By the numbers

For charter schools serving overage or homeless students, typical metrics don’t add up

The evaluation of ROADS II, a charter school in the Bronx, is peppered with compliments about the school’s leaders and their ability to help at-risk students.

Yet ROADS II is also failing by a basic statistical standard: Almost none of its students graduate within four years.

The school is one of a handful of charter schools that serve a subset of New York City’s neediest students, often those who are over-age and under-credited, homeless, or in foster care. Like all charter schools, it is expected to meet strict standards or face closure.

Yet schools like ROADS II present a tough question for the authorizers that oversee them: What happens when serving an important group of students makes it nearly impossible to meet normal benchmarks?

“I think it makes sense they hold the bar high,” said Jemina Bernard, the chief executive officer at ROADS. But, she said, “If it takes them five, six years to [graduate], it’s not anything that we’re ashamed of.”

The city has long grappled with similar questions about how to measure its non-traditional schools. Now, the State University of New York Charter Schools Institute, which oversees more than 100 charter schools in New York City, is facing a deadline to tackle the problem. Three charter schools serving especially high-needs students — Broome Street Academy, ROADS I, and ROADS II — are up for renewal this year and next.

Susan Miller Barker, the institute’s executive director, said that officials there haven’t yet come up with exactly how those schools will be evaluated. But they are working to adjust SUNY’s focus on graduation rates and test scores to determine whether these schools are performing well.

“We think that all kids coming out of high school ought to have a high school degree,” Miller Barker said. “But we’re looking at them and saying, is there something else that would tell us how well the schools are doing?”

The current guidelines set a high bar. Charter schools are generally expected to aim for 75 percent student proficiency on state exams, for 75 percent of their students to graduate in four years, and for 95 percent to graduate within five years.

Those numbers, charter school operators and advocates said, are unreasonable for schools designed to take in students who are older than their peers and have already struggled to make progress in school.

For example, high school students learning at a middle school level might make years of progress, but that growth is invisible if measured only by Regents exams designed for high school students, said Leslie Talbot, an education consultant and a leader of the Pathways to Opportunity Project, which focuses on helping off-track youth.

The benchmarks for credit accumulation and graduation timelines are also troublesome.

At John V. Lindsay Wildcat Academy Charter School in lower Manhattan, the majority of students are over 16 and have earned fewer than nine credits, according to principal Ron Tabano. For them, graduating within six years is difficult and within five is nearly impossible, he said.

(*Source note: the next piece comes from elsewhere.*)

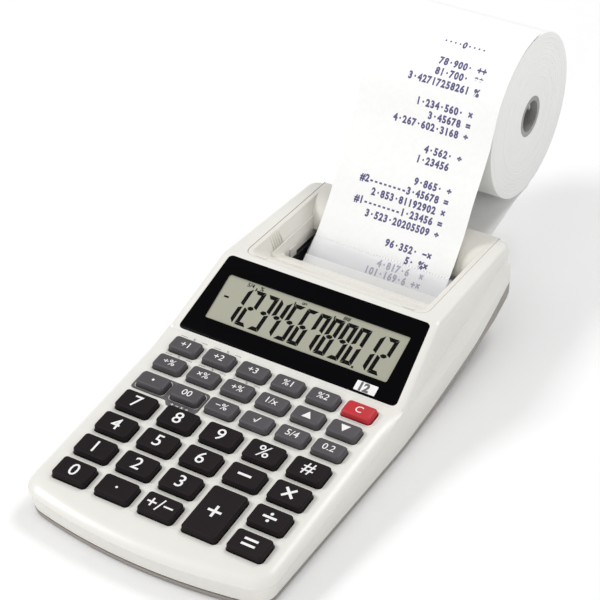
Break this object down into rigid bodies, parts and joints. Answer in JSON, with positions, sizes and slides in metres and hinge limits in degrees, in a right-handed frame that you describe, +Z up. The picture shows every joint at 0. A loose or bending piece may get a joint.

Instead, Wildcat Academy, which is overseen by the city’s education department and was converted into a charter school in 2000, has historically been compared to the city’s other transfer schools. Its six-year graduation rate, not the four-year rate, is tracked over time.

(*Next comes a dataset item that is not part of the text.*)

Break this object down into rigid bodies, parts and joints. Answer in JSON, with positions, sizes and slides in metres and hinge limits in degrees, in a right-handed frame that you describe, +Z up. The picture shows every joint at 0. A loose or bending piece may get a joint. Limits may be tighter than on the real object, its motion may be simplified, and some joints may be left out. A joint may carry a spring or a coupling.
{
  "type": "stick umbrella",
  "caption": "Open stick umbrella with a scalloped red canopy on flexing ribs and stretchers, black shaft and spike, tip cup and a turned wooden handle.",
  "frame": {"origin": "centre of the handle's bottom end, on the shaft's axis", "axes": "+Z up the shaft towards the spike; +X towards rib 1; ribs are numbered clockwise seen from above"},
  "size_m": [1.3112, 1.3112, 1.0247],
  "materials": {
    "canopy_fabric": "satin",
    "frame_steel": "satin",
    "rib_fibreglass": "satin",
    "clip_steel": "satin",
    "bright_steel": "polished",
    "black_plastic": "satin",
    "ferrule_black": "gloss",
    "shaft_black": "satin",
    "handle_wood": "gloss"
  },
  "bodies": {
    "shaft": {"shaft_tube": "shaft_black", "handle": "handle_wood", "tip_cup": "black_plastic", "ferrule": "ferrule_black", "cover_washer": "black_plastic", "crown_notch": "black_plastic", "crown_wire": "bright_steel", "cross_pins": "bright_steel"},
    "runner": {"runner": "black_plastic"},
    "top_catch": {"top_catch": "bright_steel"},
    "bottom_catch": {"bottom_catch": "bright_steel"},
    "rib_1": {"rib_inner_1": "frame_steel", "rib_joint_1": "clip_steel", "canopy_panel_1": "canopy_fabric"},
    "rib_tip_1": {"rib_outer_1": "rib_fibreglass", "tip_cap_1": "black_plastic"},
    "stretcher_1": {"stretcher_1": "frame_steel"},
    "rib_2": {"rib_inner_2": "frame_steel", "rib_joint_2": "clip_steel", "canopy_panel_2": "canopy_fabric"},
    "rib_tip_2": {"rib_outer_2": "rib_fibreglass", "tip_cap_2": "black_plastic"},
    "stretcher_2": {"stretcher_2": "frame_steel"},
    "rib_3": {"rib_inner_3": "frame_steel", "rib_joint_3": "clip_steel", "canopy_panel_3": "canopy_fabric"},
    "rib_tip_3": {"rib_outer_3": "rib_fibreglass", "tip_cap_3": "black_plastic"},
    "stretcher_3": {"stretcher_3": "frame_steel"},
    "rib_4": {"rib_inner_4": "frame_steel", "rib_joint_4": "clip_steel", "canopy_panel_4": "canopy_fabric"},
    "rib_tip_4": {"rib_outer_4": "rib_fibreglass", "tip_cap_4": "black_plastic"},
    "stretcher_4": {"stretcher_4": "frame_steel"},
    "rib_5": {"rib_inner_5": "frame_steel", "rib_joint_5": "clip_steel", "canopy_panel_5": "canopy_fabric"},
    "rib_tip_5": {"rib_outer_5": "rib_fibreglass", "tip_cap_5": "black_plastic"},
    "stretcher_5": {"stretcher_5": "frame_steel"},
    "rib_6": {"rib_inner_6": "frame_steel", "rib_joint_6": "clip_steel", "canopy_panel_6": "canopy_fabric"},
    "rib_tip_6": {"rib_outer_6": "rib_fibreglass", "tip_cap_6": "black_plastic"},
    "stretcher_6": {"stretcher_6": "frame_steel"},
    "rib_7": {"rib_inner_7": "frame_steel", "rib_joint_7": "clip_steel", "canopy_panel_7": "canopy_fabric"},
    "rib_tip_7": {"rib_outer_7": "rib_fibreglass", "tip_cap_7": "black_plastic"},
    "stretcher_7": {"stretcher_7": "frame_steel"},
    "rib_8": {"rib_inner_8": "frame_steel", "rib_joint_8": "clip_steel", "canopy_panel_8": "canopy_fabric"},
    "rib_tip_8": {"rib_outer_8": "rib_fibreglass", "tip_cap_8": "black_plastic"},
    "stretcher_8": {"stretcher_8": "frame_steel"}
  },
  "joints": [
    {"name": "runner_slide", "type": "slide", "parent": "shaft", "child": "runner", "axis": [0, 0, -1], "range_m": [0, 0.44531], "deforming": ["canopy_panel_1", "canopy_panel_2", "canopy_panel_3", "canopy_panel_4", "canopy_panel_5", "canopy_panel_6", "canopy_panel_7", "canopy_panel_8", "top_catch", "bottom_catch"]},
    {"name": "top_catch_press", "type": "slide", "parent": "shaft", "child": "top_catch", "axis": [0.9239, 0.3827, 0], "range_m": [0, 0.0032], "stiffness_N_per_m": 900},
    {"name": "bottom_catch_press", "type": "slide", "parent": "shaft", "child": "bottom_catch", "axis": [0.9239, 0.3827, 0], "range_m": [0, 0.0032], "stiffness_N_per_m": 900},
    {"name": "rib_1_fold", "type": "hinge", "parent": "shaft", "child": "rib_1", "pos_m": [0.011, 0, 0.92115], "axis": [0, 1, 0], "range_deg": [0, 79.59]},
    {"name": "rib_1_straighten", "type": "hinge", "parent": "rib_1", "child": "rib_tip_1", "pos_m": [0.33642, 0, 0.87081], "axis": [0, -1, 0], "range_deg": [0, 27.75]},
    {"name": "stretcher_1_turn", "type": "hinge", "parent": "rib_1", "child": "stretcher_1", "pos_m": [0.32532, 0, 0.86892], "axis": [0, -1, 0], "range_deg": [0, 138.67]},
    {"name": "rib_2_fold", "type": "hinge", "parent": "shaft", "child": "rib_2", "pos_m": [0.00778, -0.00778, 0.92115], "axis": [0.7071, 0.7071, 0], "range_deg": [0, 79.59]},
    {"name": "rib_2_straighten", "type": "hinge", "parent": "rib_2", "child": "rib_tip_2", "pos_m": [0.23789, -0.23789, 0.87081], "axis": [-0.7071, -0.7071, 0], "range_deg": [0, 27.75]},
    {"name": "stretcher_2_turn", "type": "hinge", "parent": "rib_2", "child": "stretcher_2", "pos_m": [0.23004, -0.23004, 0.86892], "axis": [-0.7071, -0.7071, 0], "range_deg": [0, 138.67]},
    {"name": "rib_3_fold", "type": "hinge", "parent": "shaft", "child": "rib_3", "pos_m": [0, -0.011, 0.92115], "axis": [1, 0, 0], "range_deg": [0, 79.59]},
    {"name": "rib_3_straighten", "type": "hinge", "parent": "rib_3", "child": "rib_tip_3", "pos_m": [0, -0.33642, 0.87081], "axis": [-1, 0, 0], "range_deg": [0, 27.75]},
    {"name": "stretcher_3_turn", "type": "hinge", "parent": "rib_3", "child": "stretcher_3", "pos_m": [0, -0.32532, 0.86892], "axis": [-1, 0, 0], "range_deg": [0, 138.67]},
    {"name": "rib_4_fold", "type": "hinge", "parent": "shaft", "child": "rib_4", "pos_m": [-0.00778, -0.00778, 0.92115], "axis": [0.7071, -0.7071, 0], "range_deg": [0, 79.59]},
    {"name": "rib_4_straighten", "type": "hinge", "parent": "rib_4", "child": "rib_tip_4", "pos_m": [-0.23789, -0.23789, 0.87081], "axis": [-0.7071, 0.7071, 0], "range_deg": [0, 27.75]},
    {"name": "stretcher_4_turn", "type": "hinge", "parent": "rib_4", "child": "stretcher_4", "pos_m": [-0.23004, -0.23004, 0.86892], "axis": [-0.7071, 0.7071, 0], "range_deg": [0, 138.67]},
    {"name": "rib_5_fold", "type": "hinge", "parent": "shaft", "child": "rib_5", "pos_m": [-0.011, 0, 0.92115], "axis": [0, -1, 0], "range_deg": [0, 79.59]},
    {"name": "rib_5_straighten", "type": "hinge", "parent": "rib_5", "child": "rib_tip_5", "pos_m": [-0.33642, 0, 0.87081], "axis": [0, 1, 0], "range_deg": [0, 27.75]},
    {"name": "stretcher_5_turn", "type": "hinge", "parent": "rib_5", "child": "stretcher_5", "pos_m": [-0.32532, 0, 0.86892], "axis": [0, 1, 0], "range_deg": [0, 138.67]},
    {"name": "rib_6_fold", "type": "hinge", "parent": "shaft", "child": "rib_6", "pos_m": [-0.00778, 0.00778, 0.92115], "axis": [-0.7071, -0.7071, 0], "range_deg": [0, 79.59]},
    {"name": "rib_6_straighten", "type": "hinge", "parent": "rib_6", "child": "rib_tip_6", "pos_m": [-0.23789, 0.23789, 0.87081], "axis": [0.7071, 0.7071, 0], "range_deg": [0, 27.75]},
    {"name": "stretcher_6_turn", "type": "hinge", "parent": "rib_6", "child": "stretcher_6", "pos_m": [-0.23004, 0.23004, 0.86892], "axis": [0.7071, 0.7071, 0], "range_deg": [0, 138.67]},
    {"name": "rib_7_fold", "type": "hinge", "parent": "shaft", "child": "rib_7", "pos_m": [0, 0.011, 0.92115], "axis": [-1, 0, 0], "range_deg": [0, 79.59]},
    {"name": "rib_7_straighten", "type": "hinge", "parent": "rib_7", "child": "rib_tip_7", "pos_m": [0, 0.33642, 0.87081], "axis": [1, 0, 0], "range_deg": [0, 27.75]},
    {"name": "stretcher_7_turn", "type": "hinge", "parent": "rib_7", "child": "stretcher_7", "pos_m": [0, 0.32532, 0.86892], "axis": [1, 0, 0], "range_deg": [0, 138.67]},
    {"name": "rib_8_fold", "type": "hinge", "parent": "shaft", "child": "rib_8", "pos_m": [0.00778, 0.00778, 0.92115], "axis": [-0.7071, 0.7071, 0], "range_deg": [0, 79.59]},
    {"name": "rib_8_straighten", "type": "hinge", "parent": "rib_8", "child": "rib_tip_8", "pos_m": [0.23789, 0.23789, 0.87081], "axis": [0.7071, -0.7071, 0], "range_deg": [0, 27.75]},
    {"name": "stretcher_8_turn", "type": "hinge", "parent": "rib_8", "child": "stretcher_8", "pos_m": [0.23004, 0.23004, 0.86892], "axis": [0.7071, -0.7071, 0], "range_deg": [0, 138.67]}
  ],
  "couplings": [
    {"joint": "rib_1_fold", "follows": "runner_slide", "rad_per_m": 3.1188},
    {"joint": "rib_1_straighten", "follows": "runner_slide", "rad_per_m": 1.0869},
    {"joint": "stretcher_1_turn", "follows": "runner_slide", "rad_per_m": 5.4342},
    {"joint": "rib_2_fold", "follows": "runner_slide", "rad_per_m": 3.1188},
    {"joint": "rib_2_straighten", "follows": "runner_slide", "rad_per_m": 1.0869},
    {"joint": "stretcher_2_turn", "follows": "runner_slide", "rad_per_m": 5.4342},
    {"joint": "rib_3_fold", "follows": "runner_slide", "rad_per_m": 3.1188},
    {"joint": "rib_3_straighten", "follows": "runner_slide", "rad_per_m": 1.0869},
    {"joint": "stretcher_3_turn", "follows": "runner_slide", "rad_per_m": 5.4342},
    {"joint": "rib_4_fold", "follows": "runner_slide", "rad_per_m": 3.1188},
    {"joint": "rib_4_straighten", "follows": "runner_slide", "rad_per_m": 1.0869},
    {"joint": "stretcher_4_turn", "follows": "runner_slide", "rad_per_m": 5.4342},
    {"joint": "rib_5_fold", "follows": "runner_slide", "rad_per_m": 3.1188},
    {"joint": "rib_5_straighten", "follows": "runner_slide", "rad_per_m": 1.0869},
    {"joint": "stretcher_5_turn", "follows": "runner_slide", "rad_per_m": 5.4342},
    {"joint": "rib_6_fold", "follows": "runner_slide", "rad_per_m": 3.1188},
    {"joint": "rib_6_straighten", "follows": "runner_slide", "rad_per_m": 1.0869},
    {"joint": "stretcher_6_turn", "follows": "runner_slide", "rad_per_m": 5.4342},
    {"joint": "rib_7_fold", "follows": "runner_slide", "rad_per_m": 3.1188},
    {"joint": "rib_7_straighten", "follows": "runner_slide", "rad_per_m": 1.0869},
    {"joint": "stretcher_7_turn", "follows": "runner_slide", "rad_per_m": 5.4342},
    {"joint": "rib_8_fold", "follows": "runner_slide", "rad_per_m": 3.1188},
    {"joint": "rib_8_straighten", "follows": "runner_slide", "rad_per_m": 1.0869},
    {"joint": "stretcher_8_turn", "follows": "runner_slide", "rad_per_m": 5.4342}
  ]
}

“There has to be a different set of measures,” Tabano said. If schools like his were punished for not graduating students in four years, he said, “They’d get killed.”

In 2011, the Bloomberg administration adapted its school letter grade system and progress reports for transfer schools, focusing on six-year graduation rates. The de Blasio administration did not release its own school “snapshots” for those schools last year, but the education department is looking to account for factors like student homelessness in its reports for all schools.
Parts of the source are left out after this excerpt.